Sunday, June 26, 2011
Could you do it?
by Jeffe Kennedy
In the spring semester of my senior year in college, I performed in a production of Equus.
I had no business auditioning for, or being in, a show at that time in my college career. I was (supposed to be) writing my honor's thesis, applying to and deciding on grad schools, winding up terms of groups I'd become director of and handing those things over. Not to mention making sure I passed Immunology so I could get my damn degree. I auditioned anyway. I couldn't help myself.
Now, I was never much of an actress. Another gal, let's call her Patty, received the lead role. I became the nurse, with a grand total of three lines. In most productions, that would have limited my rehearsal time and involvement with the show. Not in this case. Not at all.
See, the director was the very ambitious and very new director of the theater department at our private liberal arts school. He had IDEAS. For his production, he wanted the entire cast (like 10 of us) on stage all the time. When not actively in a scene, we sat in big chairs in the background, like a jury.
For those who don't know the show, Equus is about a disturbed young man who is committed to a mental hospital for blinding six horses because he didn't want them seeing him have sex. The play is mostly about his conversations with his therapist with lots of flashbacks.
Any any rate, Patty, this cute blond freshman, was to play the love interest. The girl who was getting naked in the barn with the disturbed young man. The director told her and Darren, who played DYM, that they would have to be naked for that scene. Patty said she didn't think she could do that. He said she'd get used to the idea and cast her anyway.
Everyone could see this would be a huge mistake.
As we progressed through our twelve-week rehearsal period, (for those of you who've done theater, yeah, you read that right - TWELVE weeks) Patty came no closer to getting used to the idea. I was even assigned to coach her though it. Why me? Lord only knows. I took her shopping for the underwear she'd have to strip out of. We talked. We went through the ins and outs, how it's not really her, if she's in character it's just her and this great guy in the barn. Turns out she's a virgin. Just a mess all around. And it's way too late at this point to recast this girl who should never have been cast.

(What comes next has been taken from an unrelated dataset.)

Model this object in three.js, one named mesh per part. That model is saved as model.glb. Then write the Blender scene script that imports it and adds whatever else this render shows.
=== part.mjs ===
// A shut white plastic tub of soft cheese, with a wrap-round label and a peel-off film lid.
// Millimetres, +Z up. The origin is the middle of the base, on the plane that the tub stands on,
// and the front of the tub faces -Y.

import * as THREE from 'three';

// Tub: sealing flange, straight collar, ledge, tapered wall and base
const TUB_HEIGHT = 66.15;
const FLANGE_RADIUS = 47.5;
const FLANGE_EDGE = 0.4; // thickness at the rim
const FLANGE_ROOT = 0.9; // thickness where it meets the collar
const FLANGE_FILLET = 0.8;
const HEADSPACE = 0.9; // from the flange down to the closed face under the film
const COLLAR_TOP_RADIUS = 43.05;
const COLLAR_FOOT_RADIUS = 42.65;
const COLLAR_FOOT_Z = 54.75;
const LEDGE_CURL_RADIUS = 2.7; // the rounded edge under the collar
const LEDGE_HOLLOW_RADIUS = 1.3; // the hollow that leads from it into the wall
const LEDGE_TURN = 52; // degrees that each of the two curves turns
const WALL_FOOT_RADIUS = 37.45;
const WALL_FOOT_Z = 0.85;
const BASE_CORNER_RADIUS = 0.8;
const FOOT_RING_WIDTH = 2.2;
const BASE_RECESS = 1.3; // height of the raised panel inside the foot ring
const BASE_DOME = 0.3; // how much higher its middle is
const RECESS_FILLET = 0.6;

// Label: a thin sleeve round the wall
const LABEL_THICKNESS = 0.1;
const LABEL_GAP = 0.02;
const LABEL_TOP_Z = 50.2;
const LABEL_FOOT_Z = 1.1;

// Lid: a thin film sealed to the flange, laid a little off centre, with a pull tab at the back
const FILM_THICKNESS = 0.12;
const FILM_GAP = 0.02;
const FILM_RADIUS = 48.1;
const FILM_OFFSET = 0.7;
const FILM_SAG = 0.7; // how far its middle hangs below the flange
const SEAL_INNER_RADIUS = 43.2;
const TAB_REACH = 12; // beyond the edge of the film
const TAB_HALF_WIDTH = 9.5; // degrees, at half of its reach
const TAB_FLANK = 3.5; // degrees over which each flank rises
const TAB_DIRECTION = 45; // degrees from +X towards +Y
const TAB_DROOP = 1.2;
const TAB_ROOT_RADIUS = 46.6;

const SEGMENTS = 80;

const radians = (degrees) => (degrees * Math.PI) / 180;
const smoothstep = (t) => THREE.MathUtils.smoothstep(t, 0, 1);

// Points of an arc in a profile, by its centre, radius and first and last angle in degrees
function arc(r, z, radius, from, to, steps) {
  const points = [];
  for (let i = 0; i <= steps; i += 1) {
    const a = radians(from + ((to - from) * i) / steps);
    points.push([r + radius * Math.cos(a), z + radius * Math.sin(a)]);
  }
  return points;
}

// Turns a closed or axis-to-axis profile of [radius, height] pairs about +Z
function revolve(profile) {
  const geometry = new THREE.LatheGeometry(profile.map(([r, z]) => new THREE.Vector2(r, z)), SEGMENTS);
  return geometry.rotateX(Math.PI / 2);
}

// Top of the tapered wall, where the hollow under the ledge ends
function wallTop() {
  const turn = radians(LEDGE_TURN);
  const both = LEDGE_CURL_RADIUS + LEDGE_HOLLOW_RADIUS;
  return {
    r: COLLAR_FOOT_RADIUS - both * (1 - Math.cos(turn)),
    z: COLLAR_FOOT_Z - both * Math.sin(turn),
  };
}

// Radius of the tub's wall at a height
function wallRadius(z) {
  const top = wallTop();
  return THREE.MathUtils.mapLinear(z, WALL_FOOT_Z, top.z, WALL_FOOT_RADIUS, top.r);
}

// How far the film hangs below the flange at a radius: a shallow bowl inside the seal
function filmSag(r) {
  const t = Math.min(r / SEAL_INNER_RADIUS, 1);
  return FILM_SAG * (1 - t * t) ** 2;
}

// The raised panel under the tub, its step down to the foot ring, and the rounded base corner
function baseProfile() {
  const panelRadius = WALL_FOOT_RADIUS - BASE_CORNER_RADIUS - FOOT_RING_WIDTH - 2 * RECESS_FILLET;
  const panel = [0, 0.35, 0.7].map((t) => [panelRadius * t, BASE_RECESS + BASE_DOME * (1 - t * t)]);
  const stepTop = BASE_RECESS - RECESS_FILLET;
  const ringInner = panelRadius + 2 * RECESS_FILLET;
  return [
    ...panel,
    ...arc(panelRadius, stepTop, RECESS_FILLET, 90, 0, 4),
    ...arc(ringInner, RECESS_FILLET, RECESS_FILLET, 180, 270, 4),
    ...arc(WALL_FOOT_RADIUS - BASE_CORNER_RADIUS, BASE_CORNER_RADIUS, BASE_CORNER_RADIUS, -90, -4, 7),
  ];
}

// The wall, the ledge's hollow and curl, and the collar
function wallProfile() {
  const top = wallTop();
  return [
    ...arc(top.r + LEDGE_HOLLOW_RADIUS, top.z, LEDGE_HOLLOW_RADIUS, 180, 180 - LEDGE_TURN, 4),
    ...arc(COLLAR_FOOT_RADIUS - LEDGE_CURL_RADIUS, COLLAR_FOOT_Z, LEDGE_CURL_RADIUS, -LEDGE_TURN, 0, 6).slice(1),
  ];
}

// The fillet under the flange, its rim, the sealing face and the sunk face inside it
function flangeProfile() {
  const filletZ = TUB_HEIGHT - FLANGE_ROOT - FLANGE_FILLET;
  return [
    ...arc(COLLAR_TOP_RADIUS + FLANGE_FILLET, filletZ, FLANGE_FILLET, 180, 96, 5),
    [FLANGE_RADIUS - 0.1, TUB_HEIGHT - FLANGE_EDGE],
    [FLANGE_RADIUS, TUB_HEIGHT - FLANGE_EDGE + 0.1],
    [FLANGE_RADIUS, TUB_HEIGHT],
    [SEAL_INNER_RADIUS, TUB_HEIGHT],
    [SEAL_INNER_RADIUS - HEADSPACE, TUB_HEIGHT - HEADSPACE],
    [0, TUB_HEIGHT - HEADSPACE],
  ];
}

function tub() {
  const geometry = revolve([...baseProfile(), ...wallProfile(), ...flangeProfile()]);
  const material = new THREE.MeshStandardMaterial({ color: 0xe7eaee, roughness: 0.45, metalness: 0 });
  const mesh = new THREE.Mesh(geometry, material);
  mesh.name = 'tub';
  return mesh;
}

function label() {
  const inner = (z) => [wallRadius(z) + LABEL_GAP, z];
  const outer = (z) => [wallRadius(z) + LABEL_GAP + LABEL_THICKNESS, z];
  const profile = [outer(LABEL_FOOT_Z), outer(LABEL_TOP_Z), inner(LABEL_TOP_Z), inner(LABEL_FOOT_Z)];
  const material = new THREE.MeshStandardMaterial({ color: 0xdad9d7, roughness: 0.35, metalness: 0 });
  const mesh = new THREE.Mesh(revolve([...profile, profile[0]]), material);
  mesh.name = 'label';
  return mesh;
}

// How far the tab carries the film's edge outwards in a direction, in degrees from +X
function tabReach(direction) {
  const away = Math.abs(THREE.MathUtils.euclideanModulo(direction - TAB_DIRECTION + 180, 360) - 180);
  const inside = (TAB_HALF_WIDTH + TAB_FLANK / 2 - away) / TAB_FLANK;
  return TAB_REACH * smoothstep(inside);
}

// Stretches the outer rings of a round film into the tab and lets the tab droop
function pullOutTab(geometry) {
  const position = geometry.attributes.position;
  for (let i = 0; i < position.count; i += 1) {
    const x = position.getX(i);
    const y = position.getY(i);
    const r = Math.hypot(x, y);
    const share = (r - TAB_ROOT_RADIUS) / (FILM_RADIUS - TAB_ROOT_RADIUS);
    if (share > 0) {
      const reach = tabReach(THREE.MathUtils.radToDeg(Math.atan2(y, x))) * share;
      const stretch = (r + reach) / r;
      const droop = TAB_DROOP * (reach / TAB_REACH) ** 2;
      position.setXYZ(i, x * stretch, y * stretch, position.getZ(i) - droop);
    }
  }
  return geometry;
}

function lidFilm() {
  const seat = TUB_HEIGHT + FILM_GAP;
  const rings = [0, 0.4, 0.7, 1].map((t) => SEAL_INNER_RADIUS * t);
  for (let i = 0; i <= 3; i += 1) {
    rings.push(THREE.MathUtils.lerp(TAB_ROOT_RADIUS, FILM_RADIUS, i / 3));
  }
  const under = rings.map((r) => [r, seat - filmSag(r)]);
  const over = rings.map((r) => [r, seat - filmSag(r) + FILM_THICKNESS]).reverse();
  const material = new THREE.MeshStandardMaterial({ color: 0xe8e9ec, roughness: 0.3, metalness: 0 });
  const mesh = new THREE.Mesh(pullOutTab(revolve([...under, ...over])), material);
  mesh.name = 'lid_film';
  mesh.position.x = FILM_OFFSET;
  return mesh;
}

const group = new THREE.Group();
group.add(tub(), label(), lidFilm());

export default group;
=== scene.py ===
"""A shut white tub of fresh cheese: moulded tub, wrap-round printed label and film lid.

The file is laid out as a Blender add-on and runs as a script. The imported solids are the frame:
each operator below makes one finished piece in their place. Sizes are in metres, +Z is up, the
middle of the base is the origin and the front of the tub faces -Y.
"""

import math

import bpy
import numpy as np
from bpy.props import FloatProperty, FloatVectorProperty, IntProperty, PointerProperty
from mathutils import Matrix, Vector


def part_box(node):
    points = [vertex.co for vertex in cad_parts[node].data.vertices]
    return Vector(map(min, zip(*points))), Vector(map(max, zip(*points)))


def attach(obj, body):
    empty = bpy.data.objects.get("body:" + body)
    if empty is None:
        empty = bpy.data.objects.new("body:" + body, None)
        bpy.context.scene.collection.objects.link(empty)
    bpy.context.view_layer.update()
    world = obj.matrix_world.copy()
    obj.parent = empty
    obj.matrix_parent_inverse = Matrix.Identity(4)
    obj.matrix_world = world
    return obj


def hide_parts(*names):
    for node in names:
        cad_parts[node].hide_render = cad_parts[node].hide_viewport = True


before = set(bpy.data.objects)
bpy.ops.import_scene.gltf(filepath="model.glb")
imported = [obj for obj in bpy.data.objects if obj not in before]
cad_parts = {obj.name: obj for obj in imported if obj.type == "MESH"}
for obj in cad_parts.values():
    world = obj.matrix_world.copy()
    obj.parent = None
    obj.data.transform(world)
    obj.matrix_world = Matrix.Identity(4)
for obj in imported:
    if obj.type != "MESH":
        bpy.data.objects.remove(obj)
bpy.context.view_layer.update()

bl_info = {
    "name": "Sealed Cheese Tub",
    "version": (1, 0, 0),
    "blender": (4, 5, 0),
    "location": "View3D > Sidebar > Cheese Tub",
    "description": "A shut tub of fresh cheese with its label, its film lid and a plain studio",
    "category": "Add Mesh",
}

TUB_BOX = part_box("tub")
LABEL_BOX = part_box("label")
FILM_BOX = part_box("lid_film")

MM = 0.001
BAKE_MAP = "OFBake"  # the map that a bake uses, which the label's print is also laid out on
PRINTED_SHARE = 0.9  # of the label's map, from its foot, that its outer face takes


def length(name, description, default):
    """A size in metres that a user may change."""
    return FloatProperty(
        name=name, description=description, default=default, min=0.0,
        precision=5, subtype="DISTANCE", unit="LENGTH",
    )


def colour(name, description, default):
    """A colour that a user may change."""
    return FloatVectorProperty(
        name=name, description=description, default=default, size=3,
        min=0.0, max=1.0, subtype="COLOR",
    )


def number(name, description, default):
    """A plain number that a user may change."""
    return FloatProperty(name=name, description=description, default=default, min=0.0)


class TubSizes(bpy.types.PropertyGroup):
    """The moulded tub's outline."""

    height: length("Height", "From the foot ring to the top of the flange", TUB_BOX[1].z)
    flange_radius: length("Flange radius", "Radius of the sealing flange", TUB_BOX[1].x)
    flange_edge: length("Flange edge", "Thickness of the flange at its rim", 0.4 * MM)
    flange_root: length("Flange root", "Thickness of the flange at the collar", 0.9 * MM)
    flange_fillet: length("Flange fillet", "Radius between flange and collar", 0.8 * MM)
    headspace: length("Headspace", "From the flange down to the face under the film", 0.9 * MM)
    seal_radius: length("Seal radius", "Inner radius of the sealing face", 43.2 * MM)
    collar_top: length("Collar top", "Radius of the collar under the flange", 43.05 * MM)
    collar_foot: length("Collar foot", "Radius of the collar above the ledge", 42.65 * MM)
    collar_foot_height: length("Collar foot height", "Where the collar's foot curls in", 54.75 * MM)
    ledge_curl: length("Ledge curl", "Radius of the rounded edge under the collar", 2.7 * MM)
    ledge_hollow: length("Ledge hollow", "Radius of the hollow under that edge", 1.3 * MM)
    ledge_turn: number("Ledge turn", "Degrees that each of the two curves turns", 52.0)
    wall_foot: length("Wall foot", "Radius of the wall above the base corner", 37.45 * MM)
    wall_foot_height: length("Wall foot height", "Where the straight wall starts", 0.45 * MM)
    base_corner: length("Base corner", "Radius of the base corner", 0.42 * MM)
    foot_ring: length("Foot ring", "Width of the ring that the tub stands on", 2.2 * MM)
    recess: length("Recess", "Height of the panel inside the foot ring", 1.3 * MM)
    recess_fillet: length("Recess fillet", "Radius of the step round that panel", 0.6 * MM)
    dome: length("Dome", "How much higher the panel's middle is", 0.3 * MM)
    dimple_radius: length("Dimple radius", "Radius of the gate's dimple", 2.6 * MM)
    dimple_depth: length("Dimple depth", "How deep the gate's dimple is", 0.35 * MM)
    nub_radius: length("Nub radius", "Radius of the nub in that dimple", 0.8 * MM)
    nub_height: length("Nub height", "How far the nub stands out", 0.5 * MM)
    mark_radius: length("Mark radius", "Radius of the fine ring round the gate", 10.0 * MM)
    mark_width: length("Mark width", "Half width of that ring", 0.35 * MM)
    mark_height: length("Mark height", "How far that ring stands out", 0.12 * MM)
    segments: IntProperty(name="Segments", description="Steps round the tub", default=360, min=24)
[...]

But, hey, she looked the part.
Meanwhile, we're all in each other's laps, spending hours together every evening for twelve weeks. Darren had to overcome some things, to do the nude scene. He had to be naked on stage for quite a long time, since that's the crux of the story - his fugue state after Patty runs off and the blinding of the horses. It was an intense and difficult scene to do, exposing himself on so many levels.
Inevitably it became our favorite debate: would you do it?

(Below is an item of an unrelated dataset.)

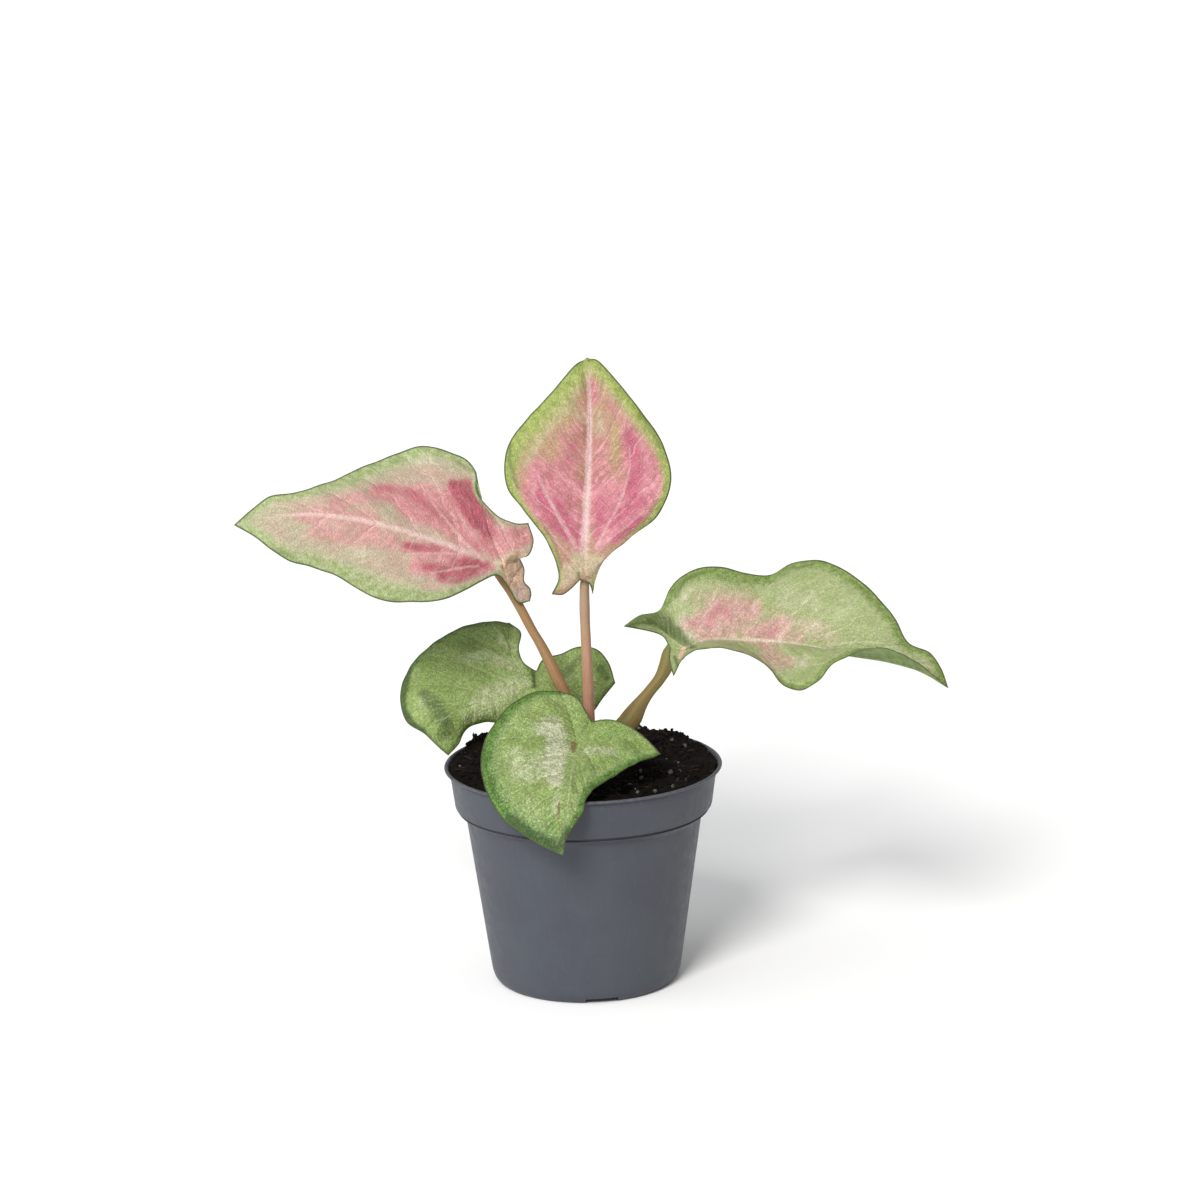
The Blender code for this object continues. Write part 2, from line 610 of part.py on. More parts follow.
def make_tuber(group):
    tuber = tuber_shape("tuber", 0.0, group)
    tuber.hide_render = False
    tuber.display_type = "TEXTURED"
    tuber.data.materials.append(material("tuber"))
    for face in tuber.data.polygons:
        face.use_smooth = True
    return tuber


def build():
    clear_scene()
    group = new_collection("potted_caladium")
    cutters = new_collection("cutters")
    make_pot(group, cutters)
    make_soil(group, cutters)
    make_tuber(group)
    pale = material("stalk_pale")
    olive = material("stalk_olive")
    for name, stalk in STALKS.items():
        make_stalk("petiole_" + name, stalk, group, olive if name == "right" else pale)
    for name, leaf in LEAVES.items():
        make_leaf("leaf_" + name, leaf, group, material("leaf_" + name))


build()
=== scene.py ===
"""Potted caladium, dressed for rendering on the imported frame.

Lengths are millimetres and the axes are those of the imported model: +Z up, the
origin on the pot's axis at ground level, the photographed front facing -Y.
"""
import math

import bmesh
import bpy
import numpy as np
from mathutils import Matrix, Vector


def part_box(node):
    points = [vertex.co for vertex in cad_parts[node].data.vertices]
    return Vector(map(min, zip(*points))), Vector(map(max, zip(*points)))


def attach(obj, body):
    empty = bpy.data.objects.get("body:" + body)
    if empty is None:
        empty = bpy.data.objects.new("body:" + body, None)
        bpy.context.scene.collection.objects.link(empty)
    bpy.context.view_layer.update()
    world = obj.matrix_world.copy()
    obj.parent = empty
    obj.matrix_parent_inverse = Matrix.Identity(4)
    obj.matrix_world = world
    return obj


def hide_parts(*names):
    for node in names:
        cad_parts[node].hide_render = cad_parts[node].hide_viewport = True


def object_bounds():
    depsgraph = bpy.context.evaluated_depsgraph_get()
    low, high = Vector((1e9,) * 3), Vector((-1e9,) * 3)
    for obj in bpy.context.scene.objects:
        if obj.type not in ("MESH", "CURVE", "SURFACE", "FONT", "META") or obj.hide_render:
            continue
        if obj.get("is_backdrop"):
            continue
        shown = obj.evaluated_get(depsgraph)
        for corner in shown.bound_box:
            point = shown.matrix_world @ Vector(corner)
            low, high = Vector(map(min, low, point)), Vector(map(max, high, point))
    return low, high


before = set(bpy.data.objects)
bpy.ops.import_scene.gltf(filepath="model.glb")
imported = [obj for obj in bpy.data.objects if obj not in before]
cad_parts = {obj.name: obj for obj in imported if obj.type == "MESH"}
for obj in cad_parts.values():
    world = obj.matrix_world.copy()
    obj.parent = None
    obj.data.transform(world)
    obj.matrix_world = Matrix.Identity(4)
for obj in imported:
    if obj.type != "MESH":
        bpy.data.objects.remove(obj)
cad_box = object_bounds()

MM = 0.001
BODY = "root"

# Camera and studio. A sun has the place it shines from, its angle, strength and colour.
CAMERA_PITCH = 13.85
CAMERA_ROLL = -0.98
CAMERA_DISTANCE = 1800.0
CAMERA_AIM = (8.5, 0.0, 168.2)
CAMERA_LENS = 126.36
CAMERA_SENSOR = 36.0
FLOOR_METRES = 9.0
FLOOR_TONES = ([0.89, 0.89, 0.89, 1.0], [0.92, 0.92, 0.92, 1.0])
WORLD_LIGHT = 0.49
SUNS = {
    "key": ((-0.44, -1.2, 1.0), 22.0, 3.25, (1.0, 0.985, 0.96)),
    "fill": ((-1.0, -0.35, 0.45), 60.0, 1.0, (0.88, 0.93, 1.0)),
}
LIT = 0.71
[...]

For those of us who didn't have to, the question was academic, but compelling. I really thought that I could do it. We all felt a vague impatience with Patty. She insisted on doing the scene in great big white panties and a granny bra. When they're supposed to be making love, it just looked stupid. We'd worked hard on the show and her inability to get past her inhibitions affected us all. I found myself wishing I'd been cast in her role, just to see if I could do it.
The ultimate exposure.
As it was, the show went off (so to speak) quite well. Patty wore her underwear and the reviews snarked about it. Darren was brilliant. It was a grand finale to my senior year.
And, just to test my theory, I posed for an art photographer. Some friends had worked with him and he needed models. I went to his studio and posed naked.
Just to see if I could.
So, in some ways, this is my follow-up to last week's post. No, I never posed for Playboy. But out there somewhere are photographs of my nude 21-year-old self. I never saw the results, myself.
I didn't need to. It was all about seeing if I could.